Scripts that build objects:

=-=-=

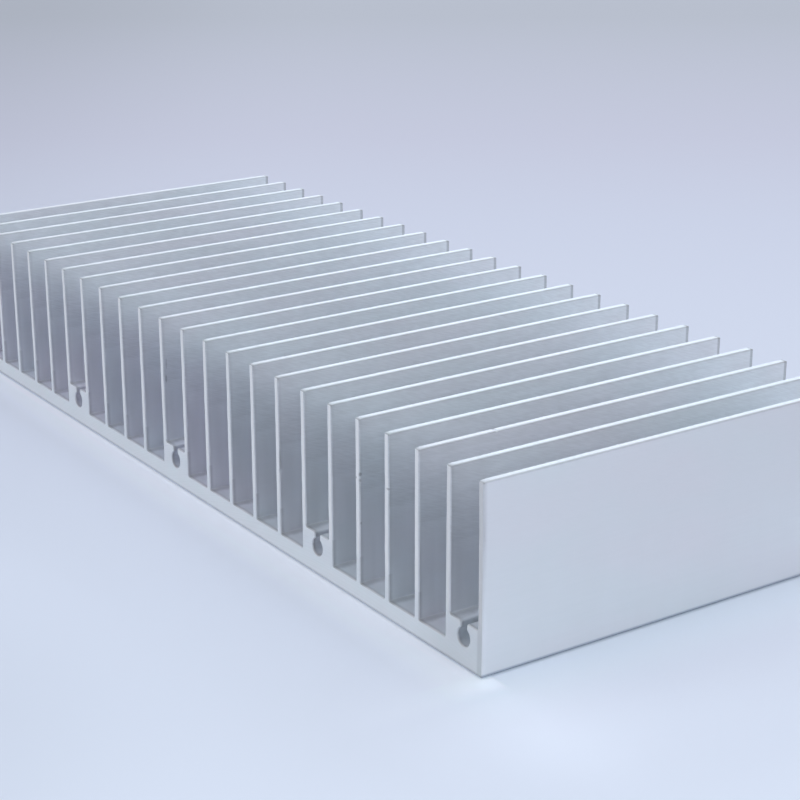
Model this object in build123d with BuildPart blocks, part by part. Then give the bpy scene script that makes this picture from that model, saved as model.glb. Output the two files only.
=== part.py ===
from build123d import *
import os

# Extruded aluminium heat sink, in millimetres.
# X runs across the fins, Y along the extrusion, Z up from the flat underside of the base.
# The origin is the centre of the underside.

# The comb of fins on its base plate
fin_count = 24
fin_pitch = 8.0
fin_root_thickness = 1.2
fin_tip_thickness = 1.15
fin_height = 27.3
base_thickness = 3.1
cut_length = 74.2

# Screw ports: slotted bores that take thread-forming screws at either cut end
port_count = 5
port_bore_diameter = 3.0
port_bore_rise = 0.25
port_slot_width = 1.4
port_lip_height = 0.9

# Corner radii of the extrusion die, and the deburred edge of the saw cuts
fin_tip_radius = 0.2
fin_root_radius = 0.25
port_root_radius = 0.3
port_lip_radius = 0.45
base_corner_radius = 0.4
deburr = 0.15

# Sizes that follow from them
gap_count = fin_count - 1
overall_width = gap_count * fin_pitch + fin_root_thickness
overall_height = base_thickness + fin_height
port_bore_radius = port_bore_diameter / 2
port_axis_height = base_thickness + port_bore_rise + port_bore_radius
port_block_top = port_axis_height + port_bore_radius + port_lip_height

# One port in the gap beside each outer fin, and the others spread evenly between them
port_gaps = [step * (gap_count - 1) // (port_count - 1) for step in range(port_count)]
plain_gaps = [index for index in range(gap_count) if index not in port_gaps]


def gap_places(indexes):
    """Centres of the given gaps between fins, counted from 0 at the +X side."""
    return [(((gap_count - 1) / 2 - index) * fin_pitch, 0) for index in indexes]


def half_gap(height):
    """Half the width of a gap at a height: the fins taper evenly from root to tip."""
    tip_share = (height - base_thickness) / fin_height
    thickness = fin_root_thickness + tip_share * (fin_tip_thickness - fin_root_thickness)
    return (fin_pitch - thickness) / 2


def gap_outline(floor_height, floor_radius):
    """Outline of a gap down to its floor. It widens above the fins, so it rounds their tips too."""
    side = [
        (half_gap(floor_height), floor_height),
        (half_gap(overall_height), overall_height),
        (fin_pitch / 2, overall_height),
        (fin_pitch / 2, overall_height + fin_pitch),
    ]
    radii = [floor_radius, fin_tip_radius, 0, 0]
    other_side = [(-across, height) for across, height in reversed(side)]
    FilletPolyline(side + other_side, radius=radii + radii[::-1], close=True)


# A plain gap: straight sides, a flat floor and a small radius at each fin root
with BuildSketch() as plain_gap:
    with BuildLine():
        gap_outline(base_thickness, fin_root_radius)
    make_face()

# A gap with a port: its floor is raised to a block, slotted down to a round bore
with BuildSketch() as port_gap:
    with BuildLine():
        gap_outline(port_block_top, port_root_radius)
    make_face()
    with Locations((0, port_axis_height)):
        Rectangle(port_slot_width, port_block_top - port_axis_height, align=(Align.CENTER, Align.MIN))
    block_corners = port_gap.vertices().filter_by_position(
        Axis.Y, port_block_top - port_lip_radius, port_block_top + port_lip_radius
    )
    fillet(block_corners.sort_by(lambda corner: abs(corner.X))[:2], port_lip_radius)
    with Locations((0, port_axis_height)):
        Circle(port_bore_radius)

# The extrusion: a rectangle with rounded corners less its gaps, sawn to length and deburred
with BuildPart() as heat_sink:
    with BuildSketch(Plane.XZ.offset(-cut_length / 2)) as section:
        Rectangle(overall_width, overall_height, align=(Align.CENTER, Align.MIN))
        fillet(section.vertices().group_by(Axis.Y)[-1], fin_tip_radius)
        fillet(section.vertices().group_by(Axis.Y)[0], base_corner_radius)
        with Locations(*gap_places(plain_gaps)):
            add(plain_gap.sketch, mode=Mode.SUBTRACT)
        with Locations(*gap_places(port_gaps)):
            add(port_gap.sketch, mode=Mode.SUBTRACT)
    extrude(amount=cut_length)
    sawn_faces = heat_sink.faces().sort_by(Axis.Y)
    chamfer(sawn_faces[0].edges() + sawn_faces[-1].edges(), deburr)

heat_sink.part.label = "heat_sink"

os.makedirs("parts", exist_ok=True)
export_step(heat_sink.part, "parts/heat_sink.step")
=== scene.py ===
import math

import bmesh
import bpy
from mathutils import Matrix, Vector, noise


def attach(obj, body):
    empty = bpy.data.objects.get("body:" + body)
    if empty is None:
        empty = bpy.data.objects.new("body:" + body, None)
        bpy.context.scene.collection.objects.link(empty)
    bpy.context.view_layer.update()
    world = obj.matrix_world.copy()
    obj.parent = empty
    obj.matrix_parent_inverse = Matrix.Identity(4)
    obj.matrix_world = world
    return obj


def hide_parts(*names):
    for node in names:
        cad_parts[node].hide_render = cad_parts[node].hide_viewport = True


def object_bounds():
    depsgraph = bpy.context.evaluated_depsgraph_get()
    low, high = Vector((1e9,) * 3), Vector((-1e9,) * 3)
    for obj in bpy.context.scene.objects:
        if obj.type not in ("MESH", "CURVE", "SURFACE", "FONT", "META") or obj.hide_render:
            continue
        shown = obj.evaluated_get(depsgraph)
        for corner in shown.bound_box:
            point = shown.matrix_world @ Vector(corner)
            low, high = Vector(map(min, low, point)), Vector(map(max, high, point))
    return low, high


# Looks of the extruded aluminium heat sink. Metres; X across the fins, Y along the extrusion, Z up.
# Sizes and places are written in millimetres, and turned into metres where they are used.

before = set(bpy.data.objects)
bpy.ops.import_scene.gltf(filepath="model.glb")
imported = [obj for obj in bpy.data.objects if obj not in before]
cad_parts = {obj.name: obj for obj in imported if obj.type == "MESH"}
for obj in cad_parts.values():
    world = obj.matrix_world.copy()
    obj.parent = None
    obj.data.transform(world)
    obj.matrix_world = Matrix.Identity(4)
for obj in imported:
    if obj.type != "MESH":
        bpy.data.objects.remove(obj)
cad_bounds = [list(corner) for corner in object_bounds()]
MM = 0.001

# Sizes of the extrusion, in millimetres: from the imported model, and as in the CAD
HALF_WIDTH, HALF_LENGTH, OVERALL_HEIGHT = (round(size / MM, 1) for size in cad_bounds[1])
FIN_COUNT = 24
MIDDLE_FIN = (FIN_COUNT + 1) / 2
FIN_PITCH = 8.0
BASE_THICKNESS = 3.1
DEBURR = 0.15

# The photograph's camera: its place, where it looks and how long its lens is
CAMERA_PLACE = Vector((299.56, -192.23, 132.01)) * MM
CAMERA_AZIMUTH = math.radians(55.757)
CAMERA_ELEVATION = math.radians(19.088)
CAMERA_ROLL = math.radians(-0.044)
CAMERA_LENS = 89.617

# Colours of the studio's light: daylight from its windows, and the warm fill from its walls
DAYLIGHT = (0.84, 1.0, 1.16)
WALL_FILL = (0.46, 0.4, 0.38)
ROOM_STRENGTH = 0.8
GLOSSY_BOUNCES = 12

# Soft windows of daylight: azimuth from +X, elevation, how narrow, and strength
WINDOWS = {
    "right_low": (0, 12, 30, 2.8),
    "right_high": (0, 42, 12, 2.1),
    "left_low": (180, 12, 30, 0.9),
    "left_high": (180, 42, 12, 1.9),
    "front_left_low": (225, 12, 30, 1.7),
    "front_right_low": (315, 12, 30, 0.5),
    "back_high": (110, 42, 12, 1.7),
    "back_left_low": (135, 12, 30, 1.4),
    "back_left_strip": (146, 19, 60, 3.9),
    "overhead": (0, 90, 8, 0.2),
}

# The floor: its size in metres, how rough it is, and its colour by distance behind the part in millimetres
FLOOR_SIZE = 6
FLOOR_ROUGHNESS = 0.9
# The colours grow darker towards the back: painted shade where the studio's light falls off
FLOOR_COLOURS = {
    -150: (0.82, 0.875, 0.97, 1),
    175: (0.672, 0.694, 0.797, 1),
    290: (0.62, 0.62, 0.715, 1),
    560: (0.515, 0.53, 0.58, 1),
}

# Places on the floor, in millimetres: one of painted shade, aside and behind as the camera sees it, and one
# of painted light
DIM_PLACE = (-75, -120)
BRIGHT_PLACE = Vector((102, -40, 0)) * MM

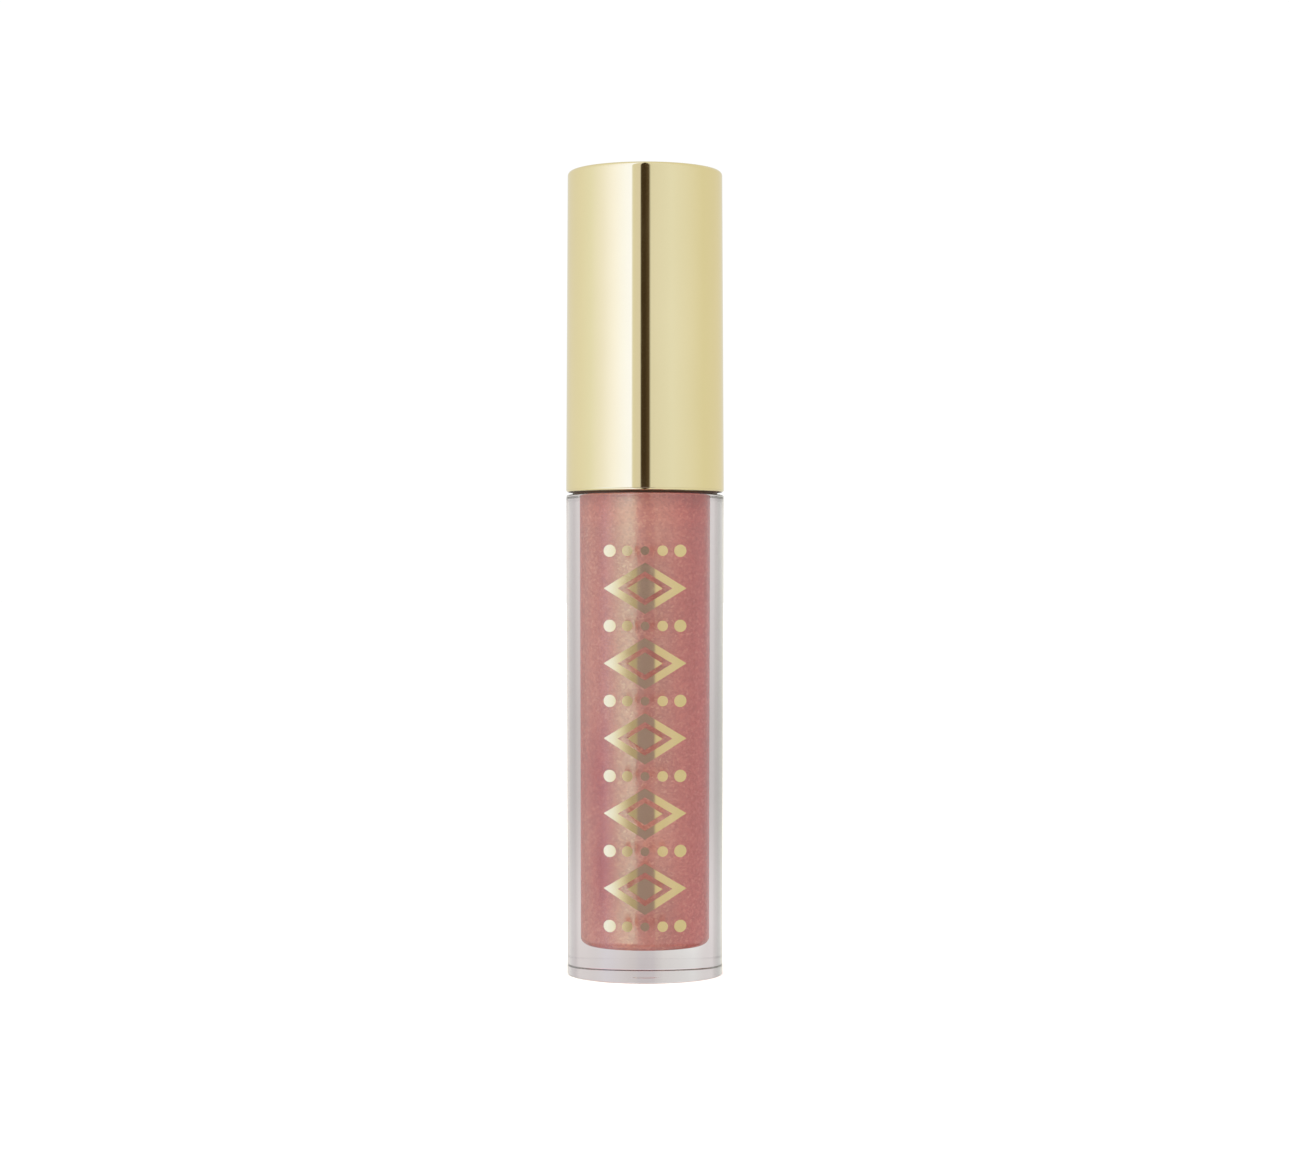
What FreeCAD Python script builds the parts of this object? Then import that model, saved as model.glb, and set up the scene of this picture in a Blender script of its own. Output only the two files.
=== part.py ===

=-=-=

Job ::
Repeat word for word the lines from the line with "sawn_faces = heat_sink.faces().sort_by(Axis.Y)" to the line with "bpy.context.view_layer.update()", both lines included.

Exercise output ::
    sawn_faces = heat_sink.faces().sort_by(Axis.Y)
    chamfer(sawn_faces[0].edges() + sawn_faces[-1].edges(), deburr)

heat_sink.part.label = "heat_sink"

os.makedirs("parts", exist_ok=True)
export_step(heat_sink.part, "parts/heat_sink.step")
=== scene.py ===
import math

import bmesh
import bpy
from mathutils import Matrix, Vector, noise


def attach(obj, body):
    empty = bpy.data.objects.get("body:" + body)
    if empty is None:
        empty = bpy.data.objects.new("body:" + body, None)
        bpy.context.scene.collection.objects.link(empty)
    bpy.context.view_layer.update()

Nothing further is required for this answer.